(Rows from an object dataset)
---+---
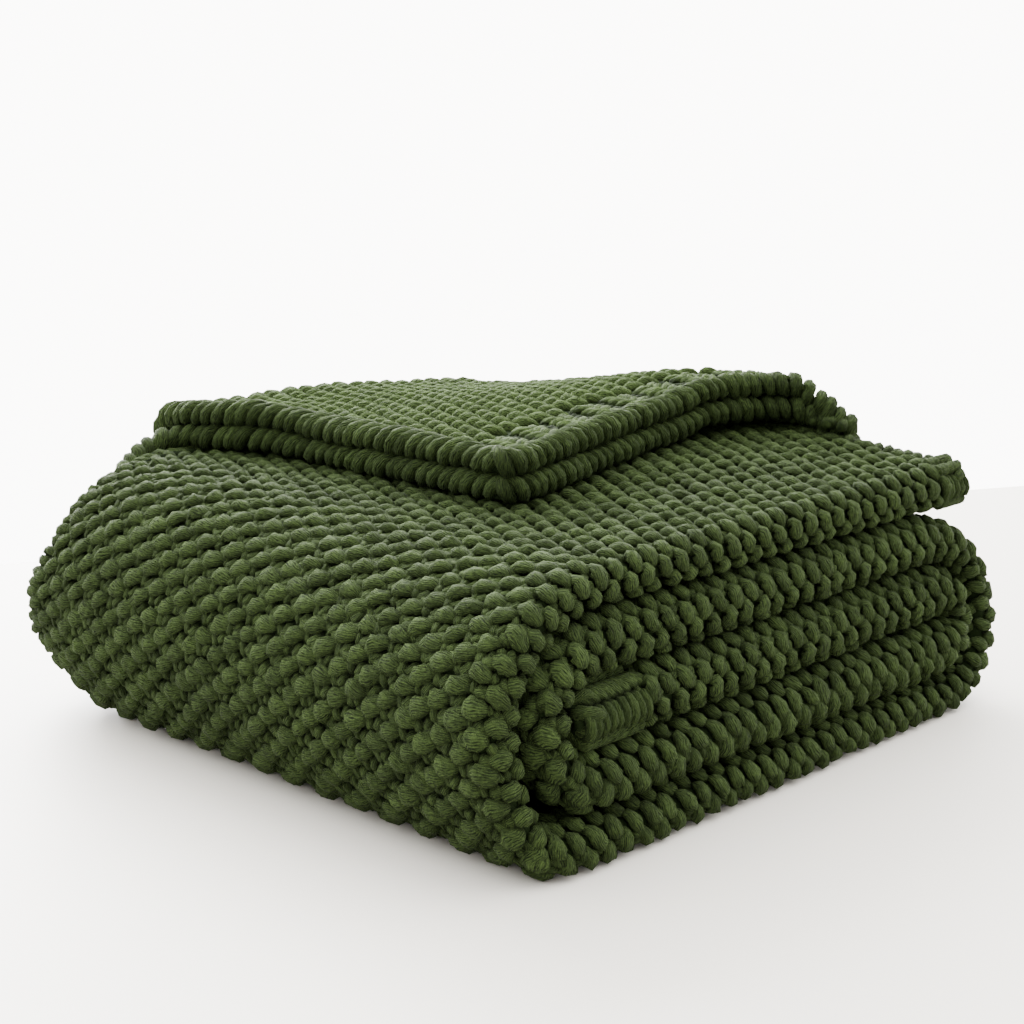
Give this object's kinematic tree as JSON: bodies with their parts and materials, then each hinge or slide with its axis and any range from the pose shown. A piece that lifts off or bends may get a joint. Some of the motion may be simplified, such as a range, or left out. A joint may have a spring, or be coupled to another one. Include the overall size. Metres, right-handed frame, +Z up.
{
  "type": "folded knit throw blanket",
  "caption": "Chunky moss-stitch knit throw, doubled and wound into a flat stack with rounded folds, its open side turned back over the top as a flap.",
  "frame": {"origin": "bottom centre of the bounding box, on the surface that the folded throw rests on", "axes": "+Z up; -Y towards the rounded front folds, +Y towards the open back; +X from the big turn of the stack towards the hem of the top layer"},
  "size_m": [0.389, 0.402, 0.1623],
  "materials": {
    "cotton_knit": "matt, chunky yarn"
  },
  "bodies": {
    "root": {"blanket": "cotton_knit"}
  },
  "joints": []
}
---+---
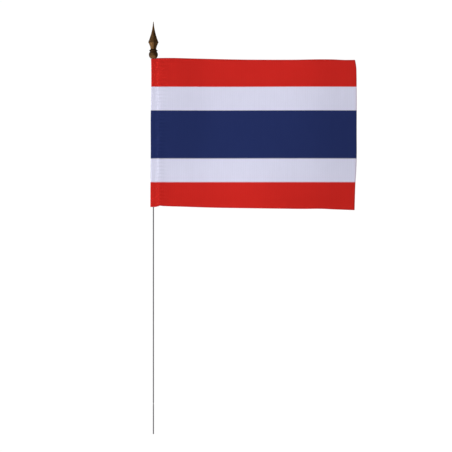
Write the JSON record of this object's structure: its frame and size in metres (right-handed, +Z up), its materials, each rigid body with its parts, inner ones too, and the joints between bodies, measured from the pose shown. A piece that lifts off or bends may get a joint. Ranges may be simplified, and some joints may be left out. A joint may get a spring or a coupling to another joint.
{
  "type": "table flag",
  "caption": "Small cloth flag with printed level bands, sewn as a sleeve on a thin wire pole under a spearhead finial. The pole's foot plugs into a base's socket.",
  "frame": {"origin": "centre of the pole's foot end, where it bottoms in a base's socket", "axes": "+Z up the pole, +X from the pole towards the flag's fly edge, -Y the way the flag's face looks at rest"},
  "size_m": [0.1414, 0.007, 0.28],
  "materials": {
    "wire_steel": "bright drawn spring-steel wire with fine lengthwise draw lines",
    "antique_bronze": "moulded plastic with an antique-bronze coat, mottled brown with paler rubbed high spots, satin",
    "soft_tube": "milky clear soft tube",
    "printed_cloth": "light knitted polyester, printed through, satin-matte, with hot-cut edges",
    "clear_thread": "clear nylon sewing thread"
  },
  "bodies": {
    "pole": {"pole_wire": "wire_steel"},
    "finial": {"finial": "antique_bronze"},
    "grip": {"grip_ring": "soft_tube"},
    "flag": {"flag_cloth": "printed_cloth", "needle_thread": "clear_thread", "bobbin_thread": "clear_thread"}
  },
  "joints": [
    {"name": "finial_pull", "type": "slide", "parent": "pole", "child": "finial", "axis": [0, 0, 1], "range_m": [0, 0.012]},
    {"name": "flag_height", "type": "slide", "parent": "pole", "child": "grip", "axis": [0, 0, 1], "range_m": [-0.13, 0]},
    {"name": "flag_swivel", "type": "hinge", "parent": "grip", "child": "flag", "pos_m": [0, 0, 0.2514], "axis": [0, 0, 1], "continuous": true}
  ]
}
---+---
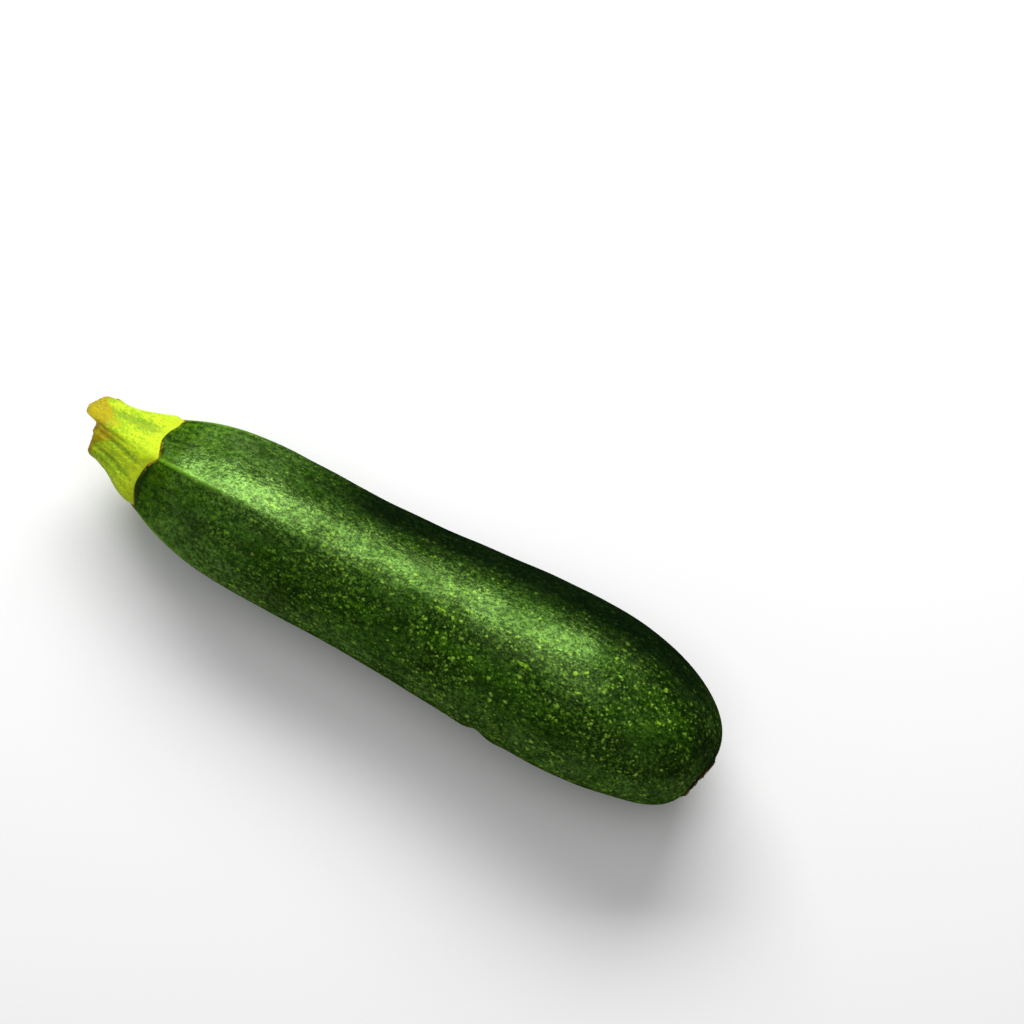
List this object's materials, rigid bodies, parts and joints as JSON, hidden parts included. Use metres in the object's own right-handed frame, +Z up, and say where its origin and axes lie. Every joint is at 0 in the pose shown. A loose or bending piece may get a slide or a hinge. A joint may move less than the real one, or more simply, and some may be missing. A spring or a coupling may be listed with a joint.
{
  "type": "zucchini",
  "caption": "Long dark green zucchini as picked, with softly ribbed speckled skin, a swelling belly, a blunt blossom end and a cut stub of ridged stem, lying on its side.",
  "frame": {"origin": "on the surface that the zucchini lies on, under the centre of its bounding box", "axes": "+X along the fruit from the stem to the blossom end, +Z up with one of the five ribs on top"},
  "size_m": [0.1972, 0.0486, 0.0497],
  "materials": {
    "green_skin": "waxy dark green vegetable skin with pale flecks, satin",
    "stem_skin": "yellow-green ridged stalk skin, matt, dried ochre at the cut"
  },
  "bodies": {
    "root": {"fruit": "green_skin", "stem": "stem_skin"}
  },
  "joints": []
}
---+---
Stated exercise:
Collect the lines of the data that carry the word "bends".

Answer to this problem:
Give this object's kinematic tree as JSON: bodies with their parts and materials, then each hinge or slide with its axis and any range from the pose shown. A piece that lifts off or bends may get a joint. Some of the motion may be simplified, such as a range, or left out. A joint may have a spring, or be coupled to another one. Include the overall size. Metres, right-handed frame, +Z up.
Write the JSON record of this object's structure: its frame and size in metres (right-handed, +Z up), its materials, each rigid body with its parts, inner ones too, and the joints between bodies, measured from the pose shown. A piece that lifts off or bends may get a joint. Ranges may be simplified, and some joints may be left out. A joint may get a spring or a coupling to another joint.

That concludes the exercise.